INFORMATION SHOWN:
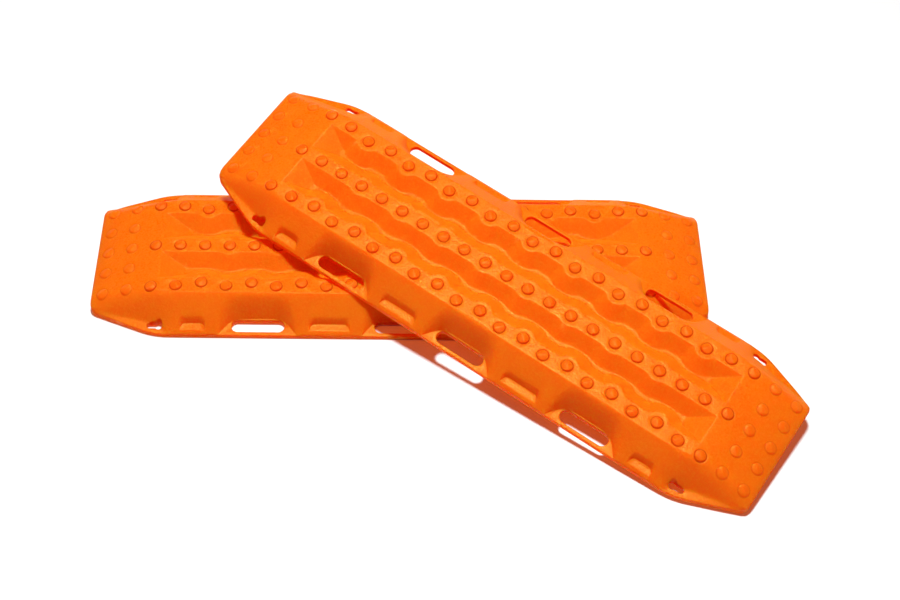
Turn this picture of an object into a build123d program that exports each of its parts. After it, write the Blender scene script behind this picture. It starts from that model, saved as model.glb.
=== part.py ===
from build123d import *
import os
from math import atan2, radians, tan

# Two identical one-piece traction boards, one lying flat and one laid diagonally across it.
# Millimetres. A board lies along X with its open underside on Z = 0.

# Board, overall
LENGTH = 115.0
WIDTH = 33.0
RIB_TOP = 6.55
SKIN = 1.2  # thickness of the shell and of the grip pads

# Plan outline
END_WIDTH = 23.4  # straight edge across each end
SHOULDER_X = 45.4  # where the sides turn in towards the ends
SHOULDER_RADIUS = 14.0
CORNER_RADIUS = 1.8

# End ramps, seen from the side
RAMP_X = 45.0
RAMP_MID = (51.5, 4.98)
RAMP_LIP = 2.65
LIP_RADIUS = 0.7

# Ribs: one along the middle and one along each side
MIDDLE_RIB_HALF = 1.5
SIDE_RIB_INNER = 7.65
SIDE_RIB_OUTER = 10.8

# Valleys between the ribs
VALLEY_DEPTH = 2.2
VALLEY_WALL_RUN = 2.35
VALLEY_TOP_X = 44.75
VALLEY_FLOOR_X = 40.25
BULGE_RADIUS = 2.1  # rounded swelling of a rib around a stud

# Grip studs
STUD_PITCH = 4.6
STUD_COUNT = 21  # along each rib
STUD_BASE_RADIUS = 1.25
STUD_TIP_RADIUS = 0.85
STUD_RISE = 0.4
STUD_ROOT = 0.6  # buried part, which carries a stud down to a sloping ramp
OUTER_STUD_Y = 9.3
INNER_STUD_Y = 8.55
RAMP_STUD_SPACING = 4.7
RAMP_ROWS = 2  # rows of ramp studs on each side of the middle
RAMP_COLUMNS = ((11, 5.25), (12, 3.65))  # pitches from the middle, height of the ramp there

# Handles: a slot in a flat pad at the foot of a scoop
HANDLE_PITCH = 26.4
SLOT_Y = 14.6
SLOT_LENGTH = 9.8
SLOT_WIDTH = 2.4
HANDLE_PAD_POINTS = ((4.3, 13.15), (6.4, 14.85), (7.6, 17.0), (8.6, 18.5))  # one half of a pad
SCOOP_SLOPE = 68.0  # degrees from level
SCOOP_TOP = RIB_TOP + 1.0

# Corner pads with keyholes
CORNER_PAD_POINTS = ((42.4, 17.0), (45.2, 13.6), (49.5, 12.9), (57.0, 11.75), (60.0, 17.0))
KEYHOLE_X = 44.6
KEYHOLE_Y = 14.7
KEYHOLE_RADIUS = 0.75
KEYHOLE_TAIL = 2.2
KEYHOLE_TAIL_WIDTH = 1.05

# Shelf pads between the handles and near the corners
SHELF_Z = 1.6
SHELF_SLOPE = 80.0  # degrees from level
SHELF_INNER_Y = 14.75
SHELF_OUTER_Y = 18.5  # past the board's edge
SHELF_FLARE = 0.6
LONG_SHELF_HALF = 3.4
SHORT_SHELF_HALF = 2.0
SHORT_SHELF_X = 38.3

# How the upper board lies on the lower one
UPPER_X = 18.9
UPPER_Y = -10.3
UPPER_Z = 6.85
UPPER_TURN = -34.4  # about Z
UPPER_SLOPE = 5.2  # nose down
UPPER_LEAN = 7.7  # rear side up

SIDES = (1, -1)


def outline_face(inset):
    """Plan outline of a board, drawn in by an even margin."""
    half_width = WIDTH / 2
    corners = [
        (LENGTH / 2, END_WIDTH / 2),
        (SHOULDER_X, half_width),
        (-SHOULDER_X, half_width),
        (-LENGTH / 2, END_WIDTH / 2),
    ]
    corners += [(-x, -y) for x, y in corners]
    face = make_face(Polyline(corners, close=True))
    shoulders = [v for v in face.vertices() if abs(v.X) < LENGTH / 2 - 1]
    face = fillet(shoulders, SHOULDER_RADIUS)
    ends = [v for v in face.vertices() if abs(v.X) > LENGTH / 2 - 0.01]
    face = fillet(ends, CORNER_RADIUS)
    return offset(face, -inset, kind=Kind.INTERSECTION) if inset else face


def side_face(inset):
    """Side view of a board: level along the ribs, bent down to a lip at each end."""
    lip_x = LENGTH / 2
    outline = Polyline([(-lip_x, RAMP_LIP), (-lip_x, -inset), (lip_x, -inset), (lip_x, RAMP_LIP)])
    outline += ThreePointArc((lip_x, RAMP_LIP), RAMP_MID, (RAMP_X, RIB_TOP))
    outline += Line((RAMP_X, RIB_TOP), (-RAMP_X, RIB_TOP))
    outline += ThreePointArc((-RAMP_X, RIB_TOP), (-RAMP_MID[0], RAMP_MID[1]), (-lip_x, RAMP_LIP))
    face = make_face(outline)
    lips = [v for v in face.vertices() if abs(v.X) > lip_x - 0.01 and v.Y > RAMP_LIP - 0.01]
    face = fillet(lips, LIP_RADIUS)
    return offset(face, -inset, kind=Kind.INTERSECTION) if inset else face


def cross_face(inset):
    """Cross-section of a board without its valleys: a flat top and two sloping side walls."""
    half_width = WIDTH / 2
    points = [
        (-half_width, -inset),
        (half_width, -inset),
        (half_width, SKIN),
        (SIDE_RIB_OUTER, RIB_TOP),
        (-SIDE_RIB_OUTER, RIB_TOP),
        (-half_width, SKIN),
    ]
    face = make_face(Polyline(points, close=True))
    return offset(face, -inset, kind=Kind.INTERSECTION) if inset else face


def envelope(inset):
    """The board's outer form, or the hollow inside it when drawn in by the skin."""
    top = RIB_TOP + 2
    plan = extrude(outline_face(inset), top)
    side = extrude(Plane.XZ * side_face(inset), WIDTH, both=True)
    cross = extrude(Plane.YZ * cross_face(inset), LENGTH, both=True)
    return plan & side & cross


def frustum(x_half, y_low, y_high, run, z_low, z_high):
    """A straight-sided pit that widens by run on every side as it rises."""
    y_mid = (y_low + y_high) / 2
    depth = y_high - y_low
    floor = Pos(0, y_mid, z_low) * Rectangle(2 * x_half[0], depth)
    mouth = Pos(0, y_mid, z_high) * Rectangle(2 * x_half[1], depth + 2 * run)
    return loft([floor, mouth])


def valley(grow):
    """The space of the valley on the +Y side, grown by an even margin."""
    angle = atan2(VALLEY_DEPTH, VALLEY_WALL_RUN)
    end_angle = atan2(VALLEY_DEPTH, VALLEY_TOP_X - VALLEY_FLOOR_X)
    floor_z = RIB_TOP - VALLEY_DEPTH - grow
    mouth_z = RIB_TOP + 1
    rise = mouth_z - floor_z
    floor_x = VALLEY_FLOOR_X + grow * tan(end_angle / 2)
    low = MIDDLE_RIB_HALF + VALLEY_WALL_RUN - grow * tan(angle / 2)
    high = SIDE_RIB_INNER - VALLEY_WALL_RUN + grow * tan(angle / 2)
    mouth_x = floor_x + rise / tan(end_angle)
    return frustum((floor_x, mouth_x), low, high, rise / tan(angle), floor_z, mouth_z)


def stud_rows():
    """Place of each stud on the three ribs, and whether the rib swells around it."""
    last = STUD_COUNT // 2
    for k in range(-last, last + 1):
        inner = k % 2 == 0
        side_y = INNER_STUD_Y if inner else OUTER_STUD_Y
        if abs(k) == last:
            side_y = RAMP_ROWS * RAMP_STUD_SPACING
        yield k * STUD_PITCH, 0.0, not inner
        for side in SIDES:
            yield k * STUD_PITCH, side * side_y, inner


def bulges():
    """Rounded swellings of the ribs into the valleys."""
    spread = VALLEY_WALL_RUN / VALLEY_DEPTH
    foot_z = RIB_TOP - VALLEY_DEPTH
    shapes = []
    for x, y, swells in stud_rows():
        if swells and abs(x) < VALLEY_FLOOR_X:
            foot_radius = BULGE_RADIUS + VALLEY_DEPTH * spread
            shapes.append(Pos(x, y, (RIB_TOP + foot_z) / 2) * Cone(foot_radius, BULGE_RADIUS, VALLEY_DEPTH))
    return shapes


def stud(x, y, surface_z):
    """A low tapered stud standing on a surface at the given height."""
    tip = Cone(STUD_BASE_RADIUS, STUD_TIP_RADIUS, STUD_RISE)
    root = Cylinder(STUD_BASE_RADIUS, STUD_ROOT)
    return Pos(x, y, surface_z + STUD_RISE / 2) * tip + Pos(x, y, surface_z - STUD_ROOT / 2) * root


def studs():
    """All the grip studs of one board."""
    shapes = [stud(x, y, RIB_TOP) for x, y, _ in stud_rows()]
    for pitches, surface_z in RAMP_COLUMNS:
        for end in SIDES:
            for row in range(-RAMP_ROWS, RAMP_ROWS + 1):
                shapes.append(stud(end * pitches * STUD_PITCH, row * RAMP_STUD_SPACING, surface_z))
    return shapes


def scoop(points, floor_z, slope, grow):
    """A pocket over a pad: its outline at floor_z, widening upwards, grown by an even margin."""
    angle = radians(slope)
    floor_z -= grow
    pad = make_face(Polyline(list(points), close=True))
    floor = offset(pad, grow * tan(angle / 2), kind=Kind.INTERSECTION) if grow else pad
    mouth = offset(floor, (SCOOP_TOP - floor_z) / tan(angle), kind=Kind.INTERSECTION)
    return loft([Pos(0, 0, floor_z) * floor, Pos(0, 0, SCOOP_TOP) * mouth])


def four_ways(shape):
    """A shape of the +X +Y quarter and its mirror images."""
    pair = [shape, mirror(shape, Plane.YZ)]
    return pair + [mirror(one, Plane.XZ) for one in pair]


def both_sides(shape):
    return [shape, mirror(shape, Plane.XZ)]


def handle_pad(centre_x):
    """Outline of a handle's pad, which runs out past the board's edge."""
    other_half = [(-x, y) for x, y in reversed(HANDLE_PAD_POINTS)]
    return [(centre_x + x, y) for x, y in [*HANDLE_PAD_POINTS, *other_half]]


def shelf_pad(centre_x, half_length):
    """Outline of a shelf pad, which runs out past the board's edge."""
    flared = half_length + SHELF_FLARE
    return [
        (centre_x - half_length, SHELF_INNER_Y),
        (centre_x + half_length, SHELF_INNER_Y),
        (centre_x + flared, SHELF_OUTER_Y),
        (centre_x - flared, SHELF_OUTER_Y),
    ]


def pockets(grow):
    """Every pocket cut into the side walls."""
    long_shelf = shelf_pad(HANDLE_PITCH / 2, LONG_SHELF_HALF)
    short_shelf = shelf_pad(SHORT_SHELF_X, SHORT_SHELF_HALF)
    shapes = both_sides(scoop(handle_pad(0), SKIN, SCOOP_SLOPE, grow))
    shapes += four_ways(scoop(handle_pad(HANDLE_PITCH), SKIN, SCOOP_SLOPE, grow))
    shapes += four_ways(scoop(CORNER_PAD_POINTS, SKIN, SCOOP_SLOPE, grow))
    shapes += four_ways(scoop(long_shelf, SHELF_Z, SHELF_SLOPE, grow))
    shapes += four_ways(scoop(short_shelf, SHELF_Z, SHELF_SLOPE, grow))
    return shapes


def slots():
    """Through cuts: three handle slots a side and a keyhole near each corner."""
    through = 3 * SKIN
    slot = Pos(0, SLOT_Y, -SKIN) * extrude(SlotOverall(SLOT_LENGTH, SLOT_WIDTH), through)
    key = Pos(KEYHOLE_X, KEYHOLE_Y) * Circle(KEYHOLE_RADIUS)
    key += Pos(KEYHOLE_X + KEYHOLE_TAIL / 2, KEYHOLE_Y) * SlotOverall(KEYHOLE_TAIL, KEYHOLE_TAIL_WIDTH)
    keyhole = Pos(0, 0, -SKIN) * extrude(key, through)
    return both_sides(slot) + four_ways(Pos(HANDLE_PITCH, 0, 0) * slot) + four_ways(keyhole)


def board():
    """One complete board, hollow underneath."""
    outer = envelope(0) - pockets(0) - both_sides(valley(0))
    outer += bulges()
    hollow = envelope(SKIN) - pockets(SKIN) - both_sides(valley(SKIN))
    shell = outer - hollow
    shell += studs()
    return shell - slots()


def upper_place():
    """Where the upper board lies."""
    turn = Rot(0, 0, UPPER_TURN) * Rot(0, UPPER_SLOPE, 0) * Rot(UPPER_LEAN, 0, 0)
    return Pos(UPPER_X, UPPER_Y, UPPER_Z) * turn


def main():
    os.makedirs("parts", exist_ok=True)
    lower = board()
    nodes = {"lower_board": lower, "upper_board": upper_place() * lower}
    for name, shape in nodes.items():
        solids = shape.solids()
        box = shape.bounding_box()
        print(name, len(solids), "solids", round(shape.volume, 1), "mm3", box.min, box.max)
        export_step(shape, f"parts/{name}.step")


main()
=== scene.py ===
from itertools import product
from math import atan2, cos, hypot, pi, radians, sin, sqrt

import bpy
import numpy as np
from mathutils import Matrix, Vector
from mathutils.geometry import delaunay_2d_cdt


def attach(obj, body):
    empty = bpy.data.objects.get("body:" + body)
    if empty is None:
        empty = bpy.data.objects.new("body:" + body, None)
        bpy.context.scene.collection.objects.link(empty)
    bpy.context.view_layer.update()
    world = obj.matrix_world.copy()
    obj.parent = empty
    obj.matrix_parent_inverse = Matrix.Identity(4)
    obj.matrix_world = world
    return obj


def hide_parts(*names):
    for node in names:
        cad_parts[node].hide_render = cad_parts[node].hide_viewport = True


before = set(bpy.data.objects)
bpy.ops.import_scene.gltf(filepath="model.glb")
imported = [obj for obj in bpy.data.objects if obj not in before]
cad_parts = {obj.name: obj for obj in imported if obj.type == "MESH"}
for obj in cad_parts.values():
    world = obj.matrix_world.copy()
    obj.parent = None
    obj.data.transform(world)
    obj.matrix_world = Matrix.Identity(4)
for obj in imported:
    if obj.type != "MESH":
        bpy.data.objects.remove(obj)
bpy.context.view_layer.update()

# Two identical moulded traction boards, one laid across the other.
# A board is worked out in millimetres in its own frame, one quarter at a time, as the height of its
# top and of its underside over the plan. Objects are in metres.

MM = 0.001

# Board, overall
LENGTH = 115.0
WIDTH = 33.0
RIB_TOP = 6.55
SKIN = 1.2

# Plan outline: the corners of one quarter, and those that are rounded, each with the corners before
# and after it and its radius
END_WIDTH = 23.4
SIDE_MIDDLE = (0.0, WIDTH / 2)
SHOULDER = (45.4, WIDTH / 2)
CORNER = (LENGTH / 2, END_WIDTH / 2)
END_MIDDLE = (LENGTH / 2, 0.0)
ROUNDED_CORNERS = (
    (SHOULDER, SIDE_MIDDLE, CORNER, 14.0),
    (CORNER, SHOULDER, END_MIDDLE, 1.8),
)

# End ramps: three points of their arc, seen from the side
RAMP_START = (45.0, RIB_TOP)
RAMP_MID = (51.5, 4.98)
RAMP_LIP = (57.5, 2.65)

# Ribs and valleys
MIDDLE_RIB_HALF = 1.5
SIDE_RIB_INNER = 7.65
SIDE_RIB_OUTER = 10.8
VALLEY_DEPTH = 2.2
VALLEY_WALL_RUN = 2.35
VALLEY_TOP_X = 44.75
VALLEY_FLOOR_X = 40.25
BULGE_RADIUS = 2.1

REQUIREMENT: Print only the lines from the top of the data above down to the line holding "SCOOP_TOP = RIB_TOP + 1.0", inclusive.

EXERCISE ANSWER:
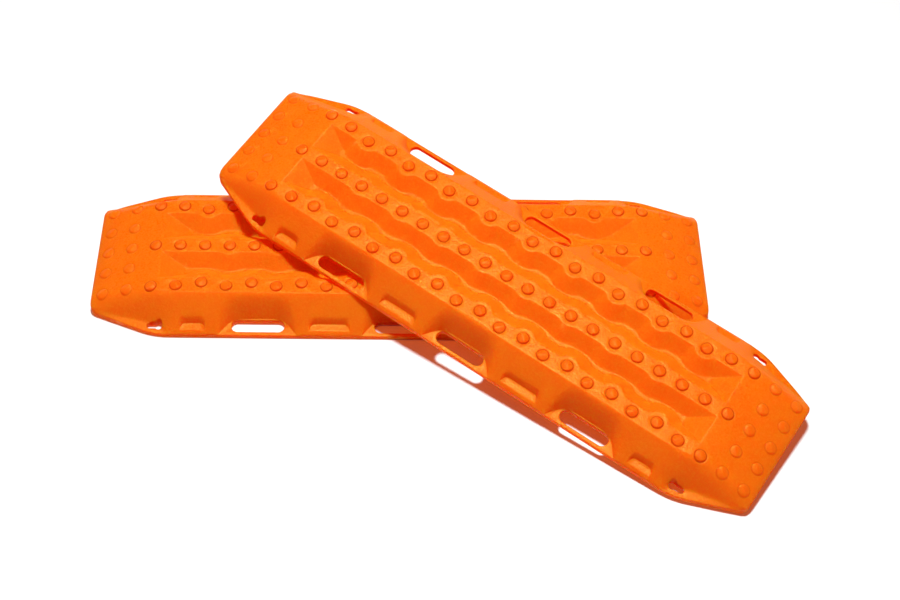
Turn this picture of an object into a build123d program that exports each of its parts. After it, write the Blender scene script behind this picture. It starts from that model, saved as model.glb.
=== part.py ===
from build123d import *
import os
from math import atan2, radians, tan

# Two identical one-piece traction boards, one lying flat and one laid diagonally across it.
# Millimetres. A board lies along X with its open underside on Z = 0.

# Board, overall
LENGTH = 115.0
WIDTH = 33.0
RIB_TOP = 6.55
SKIN = 1.2  # thickness of the shell and of the grip pads

# Plan outline
END_WIDTH = 23.4  # straight edge across each end
SHOULDER_X = 45.4  # where the sides turn in towards the ends
SHOULDER_RADIUS = 14.0
CORNER_RADIUS = 1.8

# End ramps, seen from the side
RAMP_X = 45.0
RAMP_MID = (51.5, 4.98)
RAMP_LIP = 2.65
LIP_RADIUS = 0.7

# Ribs: one along the middle and one along each side
MIDDLE_RIB_HALF = 1.5
SIDE_RIB_INNER = 7.65
SIDE_RIB_OUTER = 10.8

# Valleys between the ribs
VALLEY_DEPTH = 2.2
VALLEY_WALL_RUN = 2.35
VALLEY_TOP_X = 44.75
VALLEY_FLOOR_X = 40.25
BULGE_RADIUS = 2.1  # rounded swelling of a rib around a stud

# Grip studs
STUD_PITCH = 4.6
STUD_COUNT = 21  # along each rib
STUD_BASE_RADIUS = 1.25
STUD_TIP_RADIUS = 0.85
STUD_RISE = 0.4
STUD_ROOT = 0.6  # buried part, which carries a stud down to a sloping ramp
OUTER_STUD_Y = 9.3
INNER_STUD_Y = 8.55
RAMP_STUD_SPACING = 4.7
RAMP_ROWS = 2  # rows of ramp studs on each side of the middle
RAMP_COLUMNS = ((11, 5.25), (12, 3.65))  # pitches from the middle, height of the ramp there

# Handles: a slot in a flat pad at the foot of a scoop
HANDLE_PITCH = 26.4
SLOT_Y = 14.6
SLOT_LENGTH = 9.8
SLOT_WIDTH = 2.4
HANDLE_PAD_POINTS = ((4.3, 13.15), (6.4, 14.85), (7.6, 17.0), (8.6, 18.5))  # one half of a pad
SCOOP_SLOPE = 68.0  # degrees from level
SCOOP_TOP = RIB_TOP + 1.0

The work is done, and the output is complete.